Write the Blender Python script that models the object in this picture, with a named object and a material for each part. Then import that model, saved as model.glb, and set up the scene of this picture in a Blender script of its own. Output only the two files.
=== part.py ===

****************

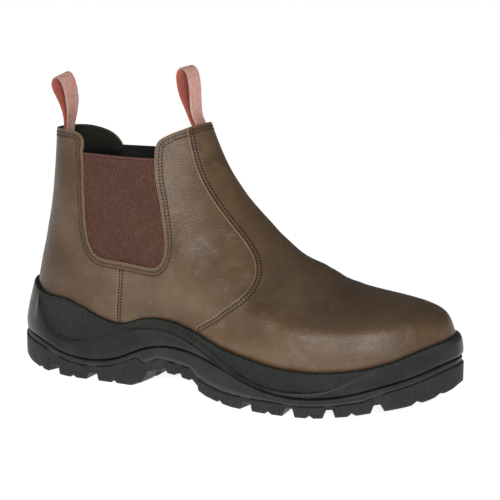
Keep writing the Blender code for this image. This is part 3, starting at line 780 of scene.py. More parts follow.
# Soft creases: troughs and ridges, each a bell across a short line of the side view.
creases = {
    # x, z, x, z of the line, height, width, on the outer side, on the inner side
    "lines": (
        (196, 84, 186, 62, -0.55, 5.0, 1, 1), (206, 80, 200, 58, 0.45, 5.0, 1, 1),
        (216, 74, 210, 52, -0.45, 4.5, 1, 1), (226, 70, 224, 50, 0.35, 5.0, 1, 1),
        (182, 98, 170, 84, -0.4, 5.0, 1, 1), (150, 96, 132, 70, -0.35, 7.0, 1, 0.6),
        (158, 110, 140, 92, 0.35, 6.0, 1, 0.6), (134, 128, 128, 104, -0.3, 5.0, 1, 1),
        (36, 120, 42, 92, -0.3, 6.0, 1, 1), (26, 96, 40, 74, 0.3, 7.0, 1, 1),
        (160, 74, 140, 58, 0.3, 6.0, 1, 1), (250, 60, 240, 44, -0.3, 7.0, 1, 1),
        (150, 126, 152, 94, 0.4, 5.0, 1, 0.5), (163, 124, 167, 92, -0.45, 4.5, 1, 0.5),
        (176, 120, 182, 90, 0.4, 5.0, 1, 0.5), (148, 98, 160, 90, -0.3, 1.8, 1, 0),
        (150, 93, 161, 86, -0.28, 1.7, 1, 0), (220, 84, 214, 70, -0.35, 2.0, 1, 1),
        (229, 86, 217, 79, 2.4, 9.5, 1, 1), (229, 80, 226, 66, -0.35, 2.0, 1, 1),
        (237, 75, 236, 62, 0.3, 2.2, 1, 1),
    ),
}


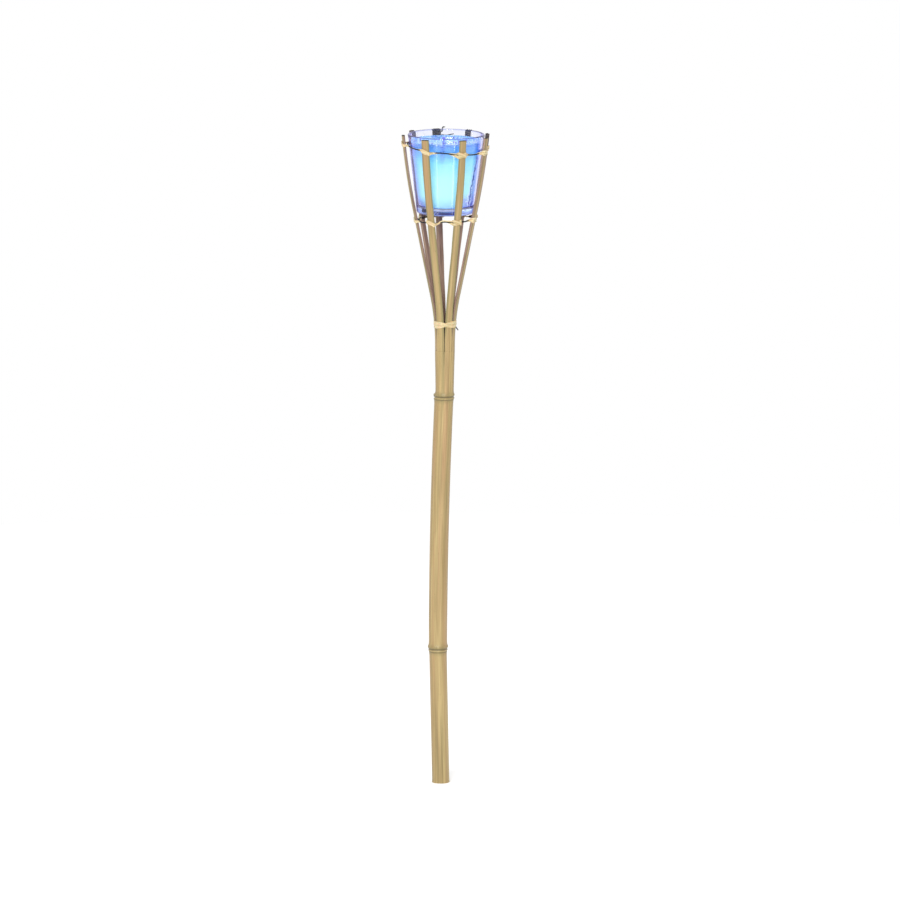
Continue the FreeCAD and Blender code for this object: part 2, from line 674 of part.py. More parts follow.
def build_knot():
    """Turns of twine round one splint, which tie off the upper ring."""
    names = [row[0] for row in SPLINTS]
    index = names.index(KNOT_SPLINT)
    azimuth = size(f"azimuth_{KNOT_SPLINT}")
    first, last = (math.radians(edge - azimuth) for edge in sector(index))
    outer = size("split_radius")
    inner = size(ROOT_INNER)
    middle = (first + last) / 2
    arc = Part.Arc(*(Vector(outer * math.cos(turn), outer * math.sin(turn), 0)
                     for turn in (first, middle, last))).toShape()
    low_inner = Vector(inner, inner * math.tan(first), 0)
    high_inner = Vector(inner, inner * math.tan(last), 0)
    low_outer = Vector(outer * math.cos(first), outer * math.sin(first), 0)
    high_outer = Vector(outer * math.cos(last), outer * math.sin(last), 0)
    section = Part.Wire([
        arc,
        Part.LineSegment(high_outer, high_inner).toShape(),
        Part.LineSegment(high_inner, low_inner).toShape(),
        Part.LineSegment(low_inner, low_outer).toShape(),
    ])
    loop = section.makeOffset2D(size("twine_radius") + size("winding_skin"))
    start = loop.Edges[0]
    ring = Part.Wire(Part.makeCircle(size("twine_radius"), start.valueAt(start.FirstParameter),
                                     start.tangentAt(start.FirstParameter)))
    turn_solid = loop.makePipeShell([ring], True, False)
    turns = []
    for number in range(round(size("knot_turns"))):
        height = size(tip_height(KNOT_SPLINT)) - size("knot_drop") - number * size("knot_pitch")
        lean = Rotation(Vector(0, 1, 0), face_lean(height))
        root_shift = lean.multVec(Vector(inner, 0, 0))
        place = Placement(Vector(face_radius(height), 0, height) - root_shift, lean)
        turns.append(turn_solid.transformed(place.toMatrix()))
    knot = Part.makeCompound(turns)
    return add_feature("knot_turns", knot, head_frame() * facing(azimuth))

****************

Which lines contain the word "follow"? Copy each of them.

Keep writing the Blender code for this image. This is part 3, starting at line 780 of scene.py. More parts follow.
Continue the FreeCAD and Blender code for this object: part 2, from line 674 of part.py. More parts follow.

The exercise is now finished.